# Georgia HB89 passes, but got some questions!



## Triple T (Dec 20, 2007)

So the new Georgia HB89 passed and signed by Gov. Perdue. Ok this now allows all abiding CCW holders to carry a load pistol in their car/truck any where now. Ok the local Chatham county, Georgia Police and Cops are stepping up enforcement during a traffic stops. One of the local TV stations said that the cops would ask if you have a gun, I would answer yes and hand them my license and CCW. 

Now here is the thing I have a question on, they said they would also ask where the pistol is and take it from you during the stop and check to see if it was legal and bring it back unloaded. Do they have the right to take my pistol with them to the police car which I have the legal right to own and have my CCW which allows me to legal carry it? I don't like this one bit cause they most likely will not take carry of it and will bring it back damaged and not care a bit and the new did not say if they would bring the ammo back also. So is this legal and can they take it from me during the traffic stop or can I refuse to give my pistol to them?

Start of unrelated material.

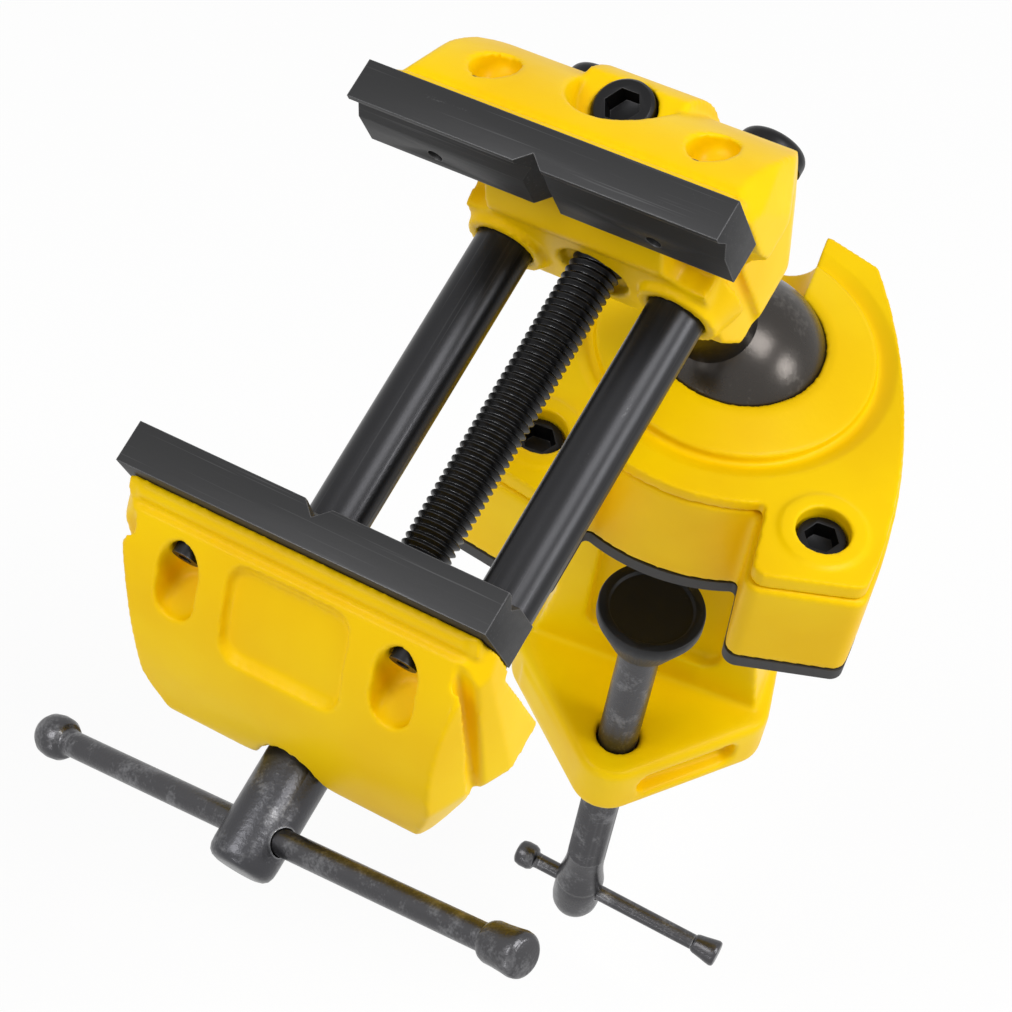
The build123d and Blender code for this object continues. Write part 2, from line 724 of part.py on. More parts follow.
def base_frame():
    # body round the ball
    body = flat_prism(socket_outline(0.8), body_bottom, seam_height)
    lobe_zone = both_sides(box_between((lobe_inner_x - 2, -40, cap_top - lobe_thickness), (60, ball_behind_clamp - front_arc_radius + 14, 60)))
    body -= lobe_zone
    # spine behind the throat, drawn from the side and trimmed from the front
    arm_top = -throat_height
    arm_bottom = arm_top - arm_thickness
    side = polygon(
        (spine_front, body_bottom), (spine_front, arm_bottom), (spine_front + spine_depth_bottom, arm_bottom),
        (spine_front + spine_depth_top, body_bottom),
    )
    face = polygon(
        (-spine_top_half, body_bottom), (spine_top_half, body_bottom), (spine_half, -15), (spine_half, arm_top + 17),
        (spine_foot_half, arm_top), (spine_foot_half, arm_bottom), (-spine_foot_half, arm_bottom),
        (-spine_foot_half, arm_top), (-spine_half, arm_top + 17), (-spine_half, -15),
    )
    spine = side_prism(side, -40, 40) & front_prism(face, 0, 80)
    arm = flat_prism(arm_outline(), arm_bottom, arm_top)
    arm = fillet(arm.edges().filter_by(Plane.XY), arm_edge_round)
    frame = body + spine + arm
    # recess down the front of the spine
    recess = Pos(0, -throat_height / 2) * RectangleRounded(
        2 * spine_recess_half, throat_height - 2 * spine_recess_margin, spine_recess_round
    )
    frame -= front_prism(recess, spine_front - 1, spine_front + spine_recess_depth)
    # slot pockets in the arm's slanted edges
    run = math.atan2(arm_shoulder_y - arm_nose_y, arm_shoulder_x)
    for side_sign in (-1, 1):
        middle_x = side_sign * (arm_shoulder_x / 2 + math.sin(run) * arm_nose_radius)
        middle_y = (arm_shoulder_y + arm_nose_y) / 2 - math.cos(run) * arm_nose_radius
        slot = Box(arm_pocket_length, 2 * arm_pocket_depth, arm_pocket_height)
        slot = fillet(slot.edges().filter_by(Axis.Y), arm_pocket_height * 0.4)
        frame -= Pos(middle_x, middle_y, (arm_top + arm_bottom) / 2) * Rot(Z=side_sign * math.degrees(run)) * slot
    # thread of the clamp screw, left as a plain bore
    frame -= upright(0, 0, arm_bottom - 1, arm_top + 1, clamp_radius + clamp_bore_clearance)
    # socket round the ball: a straight bore down to the seat ring, then a bowl under it
    socket_bore = seat_outer_radius + running_clearance
    frame -= upright(0, ball_behind_clamp, seat_bottom, ball_height, socket_bore)
    frame -= upright(0, ball_behind_clamp, ball_height, seam_height + 1, ball_radius + loose_clearance)
    frame -= Pos(*ball_place) * Sphere(ball_radius + socket_floor_clearance)
    for x, y in cap_screw_places():
        frame -= upright(x, y, cap_boss_bottom - loose_clearance, seam_height + 1, cap_boss_radius + loose_clearance)
        frame -= upright(x, y, body_bottom, cap_boss_bottom, cap_screw_radius)
    return frame - neck_trough()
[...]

thanks for any thoughts and info on this
Timothy


----------



## Todd (Jul 3, 2006)

Triple T said:


> So the new Georgia HB89 passed and signed by Gov. Perdue. Ok this now allows all abiding CCW holders to carry a load pistol in their car/truck any where now. Ok the local Chatham county, Georgia Police and Cops are stepping up enforcement during a traffic stops. One of the local TV stations said that the cops would ask if you have a gun, I would answer yes and hand them my license and CCW.
> 
> Now here is the thing I have a question on, they said they would also ask where the pistol is and take it from you during the stop and check to see if it was legal and bring it back unloaded. Do they have the right to take my pistol with them to the police car which I have the legal right to own and have my CCW which allows me to legal carry it? I don't like this one bit cause they most likely will not take carry of it and will bring it back damaged and not care a bit and the new did not say if they would bring the ammo back also. So is this legal and can they take it from me during the traffic stop or can I refuse to give my pistol to them?
> 
> ...


You bought the gun legally and have the proper paperwork, right? Then there's nothing to worry about. LEO's have a dangerous job. Start off right with the guy. Roll down your window, hands on the wheel, and tell him straight off that you have your CCW and a gun located _____ and ask him how he wants to proceed. If handing over your gun to the guy and letting him run it makes him feel safer, then just turn over the gun. IMO, it's a no brainer. It's going to make the traffic stop smoother and if you're polite, you may end up chatting guns and/or might not get a ticket. Be a belligerent ass roadside attorney about turning over the gun, all you're gonna do is piss the LEO off and get a guaranteed ticket for whatever you got pulled over for and maybe more if he can think of something. Is it right and legal, who knows? But just suck it up and give the guy the gun if he asks for it.


----------



## Triple T (Dec 20, 2007)

yeah, but still afraid that they will not take of my pistol I spent my hard earned money on when they are really scared of people who don't have a CCW and are not following the law, so why in fringe on my rights when I have taken the right roads to carry a pistol legal. Cause criminals are not going to tell them they have a gun in the car/truck, I think giving them my CCW permit should be enough for them, why in the world would I comment a crime when I know the FBI has everyone of my fingers on file now. Still not sure on how legal it is and want to hear some others. This was only said on two channels that are linked together and the one I watch more then those two did not say they would take your gun with them.


----------



## Todd (Jul 3, 2006)

What are they going to do with the gun? The LEO is going to take your gun, walk back to his car, unload it, and run the serial number and your CCW. He's not going to drag it through the gravel, kick it, field strip it and lose parts, or ask you if he can shoot off a few rounds. After everything checks out, he'll come back to you with your gun, and your mag. 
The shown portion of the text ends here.